Since our flavoring ingredient for our peanut butter frosting is peanut butter powder, let’s go over what that is exactly.
Peanut butter powder is ground up peanuts, just like normal peanut butter, but in the powdered form, all of the oil is pressed out. This results in a powder rather than a spread.
Because the oil is pressed out of peanut butter, the peanut butter powder contains less fat. Of course, we are making powdered peanut butter frosting, so there will be plenty of fat for flavor!
What Makes This Frosting the Best Peanut Butter Buttercream for Piping?
This is seriously the best peanut butter icing for piping because of the texture, and, of course, the taste.
The reason we use powdered peanut butter to make our frosting is because we don’t want to add even more fat/oil to the recipe. This will result in a greasy buttercream and has a higher chance of separating or breaking.
Adding powdered peanut butter to the icing also helps retain the consistency. Since the oil is pressed out, the resulting powder will not add extra liquid. This is important when it comes to piping peanut butter icing.
Lastly, the powdered peanut butter helps add extra stability to the frosting.
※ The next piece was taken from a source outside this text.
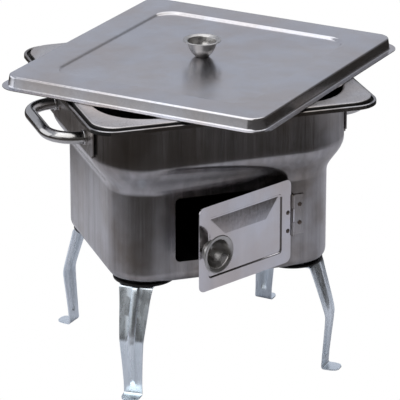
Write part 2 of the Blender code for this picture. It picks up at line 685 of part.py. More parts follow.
clear_scene()
PARTS = new_collection("rocket_stove")
CUTTERS = new_collection("cutters")

BRUSHED = material("brushed_stainless", (0.36, 0.35, 0.34), 0.34, 1.0)
LID_STEEL = material("lid_stainless", (0.50, 0.51, 0.54), 0.30, 1.0)
POLISHED = material("polished_stainless", (0.62, 0.61, 0.60), 0.12, 1.0)
ZINC = material("zinc_plate", (0.55, 0.62, 0.68), 0.38, 1.0)
DARK = material("dark_steel", (0.03, 0.03, 0.03), 0.6, 0.6)
FASTENER = material("fastener_steel", (0.50, 0.49, 0.47), 0.30, 1.0)

STOVE = add_empty("stove_centre", (-LID_SHIFT[0], -LID_SHIFT[1], 0))
LID_AXIS = add_empty("lid_axis", (0, 0, LID_Z), LID_TURN)

make_body(STOVE, BRUSHED)
for _side, _sign in (("left", -1), ("right", 1)):
    make_handle_plate(_side, _sign, STOVE, BRUSHED)
    make_handle(_side, _sign, STOVE, POLISHED, DARK)
make_pan(STOVE, LID_STEEL)
make_lid(LID_AXIS, LID_STEEL)
make_knob("lid_knob", POLISHED, FASTENER, LID_AXIS,
          (0, 0, LID_H - LID_STEP + LID_CROWN + GAP), (0, 0, 0), SHEET + GAP)
make_hinge(STOVE, BRUSHED, FASTENER)
make_legs(STOVE, ZINC, DARK, FASTENER)
make_grate(STOVE, DARK)
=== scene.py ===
"""Looks for the rocket stove: finer sheet-metal pieces, materials, studio and camera."""
import math

import bmesh
import bpy
from mathutils import Matrix, Vector


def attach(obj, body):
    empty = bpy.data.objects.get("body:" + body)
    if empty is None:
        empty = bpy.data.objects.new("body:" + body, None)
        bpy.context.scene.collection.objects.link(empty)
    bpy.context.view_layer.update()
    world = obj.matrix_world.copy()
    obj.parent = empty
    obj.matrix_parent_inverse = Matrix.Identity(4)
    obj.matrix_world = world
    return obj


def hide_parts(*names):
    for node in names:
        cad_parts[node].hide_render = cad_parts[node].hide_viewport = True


MM = 0.001
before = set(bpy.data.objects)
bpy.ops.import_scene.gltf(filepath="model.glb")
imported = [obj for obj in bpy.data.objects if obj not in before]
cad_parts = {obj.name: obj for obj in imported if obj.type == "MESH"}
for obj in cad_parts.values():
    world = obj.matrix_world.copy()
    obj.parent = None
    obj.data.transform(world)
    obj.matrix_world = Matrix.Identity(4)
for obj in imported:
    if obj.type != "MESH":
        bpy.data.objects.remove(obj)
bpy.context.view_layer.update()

# Places and sizes shared with the CAD model, in metres
BODY_X, BODY_Y = -0.013, -0.019
PAN_X0, PAN_Y0 = BODY_X + 0.0012, BODY_Y + 0.0005
LID_TURN = math.radians(43.8)
DOOR_TURN = math.radians(25.5)
HINGE = Vector((BODY_X + 0.0777, BODY_Y - 0.1274, 0))
SHEET, STRAP, GAP = 0.0008, 0.0016, 0.0003

# Shell: half sizes and corner radii seen from above, then heights
RIM_X, RIM_Y, RIM_R = 0.175, 0.166, 0.030
CORNER_X, CORNER_Y = 0.0885, 0.0785
BAND_R, LOWER_R, BASE_R = 0.066, 0.046, 0.012
RIM_Z, FLANGE_Z = 0.3485, 0.3450
SHOULDER_TOP, SHOULDER_LOW, BASE_Z = 0.291, 0.248, 0.1373
GROOVE_INSET = 0.0021
OPENING_X, OPENING_Z, OPENING_R, OPENING_AT = 0.066, 0.0396, 0.006, 0.2034

# Pan, its bowl, and lid
PAN_X, PAN_Y = 0.1695, 0.1605
PAN_TOP, PAN_LOW = 0.3510, 0.3000
BOWL_X, BOWL_Y, BOWL_R, BOWL_BASE_R = 0.1510, 0.1420, 0.0638, 0.012
LID_X, LID_Y, LID_R = 0.1776, 0.1692, 0.017
LID_Z, LID_H, LID_DROP = 0.3513, 0.0147, 0.0014
STEP_INSET, STEP_R = 0.039, 0.026
KNOB_SEAT, SCREW_HOLE = 0.0136, 0.0019

# Door: hinge axis to its edge, half width and height, height of its middle; then its holes
DOOR_EDGE, DOOR_X, DOOR_HALF_Z, DOOR_AT_Z = 0.0027, 0.074, 0.052, 0.2015
DOOR_KNOB_INSET, DOOR_RIVET_INSET, DOOR_HOLE = 0.0115, 0.0075, 0.0018
LEAF_BACK, LEAF_T = 0.0025, 0.0011

# Handles, pads and bolts
HANDLE_REACH, HANDLE_HALF, HANDLE_BEND = 0.0390, 0.064, 0.035
HANDLE_TUBE, HANDLE_Z, PLATE_OUT = 0.0074, 0.309, 0.0022
PAD_T, PAD_X, PAD_HOLE = 0.0025, 0.006, 0.0036
BOLT_X, BOLT_HOLE = 0.004, 0.0034


# ---------------------------------------------------------------- materials

class Nodes:
    """Small helper that adds and links shader nodes."""

    def __init__(self, name):
        self.mat = bpy.data.materials.new(name)
        self.mat.use_nodes = True
        self.tree = self.mat.node_tree
        self.shader = self.tree.nodes["Principled BSDF"]
        self.coords = self.tree.nodes.new("ShaderNodeTexCoord").outputs["Object"]

    def link(self, out, into):
        self.tree.links.new(out, into)

    def noise(self, scale, detail=4.0, rough=0.55, stretch=(1, 1, 1), turn=(0, 0, 0)):
        place = self.tree.nodes.new("ShaderNodeMapping")
        place.inputs["Scale"].default_value = stretch
        place.inputs["Rotation"].default_value = turn
        self.link(self.coords, place.inputs["Vector"])
        tex = self.tree.nodes.new("ShaderNodeTexNoise")
        tex.inputs["Scale"].default_value = scale
        tex.inputs["Detail"].default_value = detail
        tex.inputs["Roughness"].default_value = rough
        self.link(place.outputs["Vector"], tex.inputs["Vector"])
        return tex.outputs["Fac"]

    def ramp(self, fac, stops):
        node = self.tree.nodes.new("ShaderNodeValToRGB")
        node.color_ramp.elements[0].position = stops[0][0]
        node.color_ramp.elements[0].color = (*stops[0][1], 1)
        node.color_ramp.elements[1].position = stops[-1][0]
        node.color_ramp.elements[1].color = (*stops[-1][1], 1)
        for position, colour in stops[1:-1]:
            node.color_ramp.elements.new(position).color = (*colour, 1)
        self.link(fac, node.inputs["Fac"])
        return node.outputs["Color"]

    def spread(self, fac, low, high, start=0.3, end=0.7):
        node = self.tree.nodes.new("ShaderNodeMapRange")
        node.inputs["From Min"].default_value = start
        node.inputs["From Max"].default_value = end
        node.inputs["To Min"].default_value = low
        node.inputs["To Max"].default_value = high
        self.link(fac, node.inputs["Value"])
        return node.outputs["Result"]

    def mix(self, fac, a, b, blend="MIX"):
        node = self.tree.nodes.new("ShaderNodeMix")
        node.data_type = "RGBA"
        node.blend_type = blend
        if isinstance(fac, float):
            node.inputs[0].default_value = fac
        else:
            self.link(fac, node.inputs[0])
        self.link(a, node.inputs[6])
        self.link(b, node.inputs[7])
        return node.outputs[2]

    def bump(self, height, strength, distance, under=None):
        node = self.tree.nodes.new("ShaderNodeBump")
        node.inputs["Strength"].default_value = strength
        node.inputs["Distance"].default_value = distance
        self.link(height, node.inputs["Height"])
        if under is not None:
            self.link(under, node.inputs["Normal"])
        return node.outputs["Normal"]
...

This recipe is already a crusting buttercream, but adding in powdered peanut butter versus traditional spread will keep that frosting nice and “crusting.”
Powdered Peanut Butter Buttercream Frosting Recipe
For this amazing peanut butter buttercream frosting, we will start with the buttercream basics: butter, powdered sugar, and milk.
I typically use unsalted butter for my buttercream frosting recipes; however, this peanut butter frosting tastes best with salted butter.
Peanut butter spread typically contains salt, whereas the powdered peanut butter we are using in this recipe does not contain salt. So, we want to add salt into our frosting.
To make peanut butter frosting, we will add in vanilla extract and Naked PB Powder. You can also use PB2 powder or any other powdered peanut butter. I do prefer the Naked PB Powder as it doesn’t have preservatives, additives, or sugar.
First, sift together four cups of powdered sugar with 1/4 cup of Naked PB Powder into a medium sized mixing bowl.
Then, cream one cup of room temperature salted butter in your stand mixer with the paddle attachment.
Next, add in the mixture of powdered sugar and peanut butter powder into the mixer. I like to use my rubber spatula to mix the powered sugar into the butter a bit before turning on the mixer to avoid a mess. Also, throwing a clean towel over the top of the mixer helps, too.
Mix the powered sugar in a bit – it may still be lumpy. Add in one tablespoon of vanilla extract and two to four tablespoons of milk. Turn the mixer on until combined.
At this point, you want to assess both the consistency and flavor of your buttercream. Take a small sample and see how thick it is. It’s funny, I most often go for creamy peanut butter consistency for piping.
So, aim for that consistency when piping onto cookies or cakes. If you prefer a different consistency, add either more powdered sugar or milk, depending on if you want it thicker or thinner.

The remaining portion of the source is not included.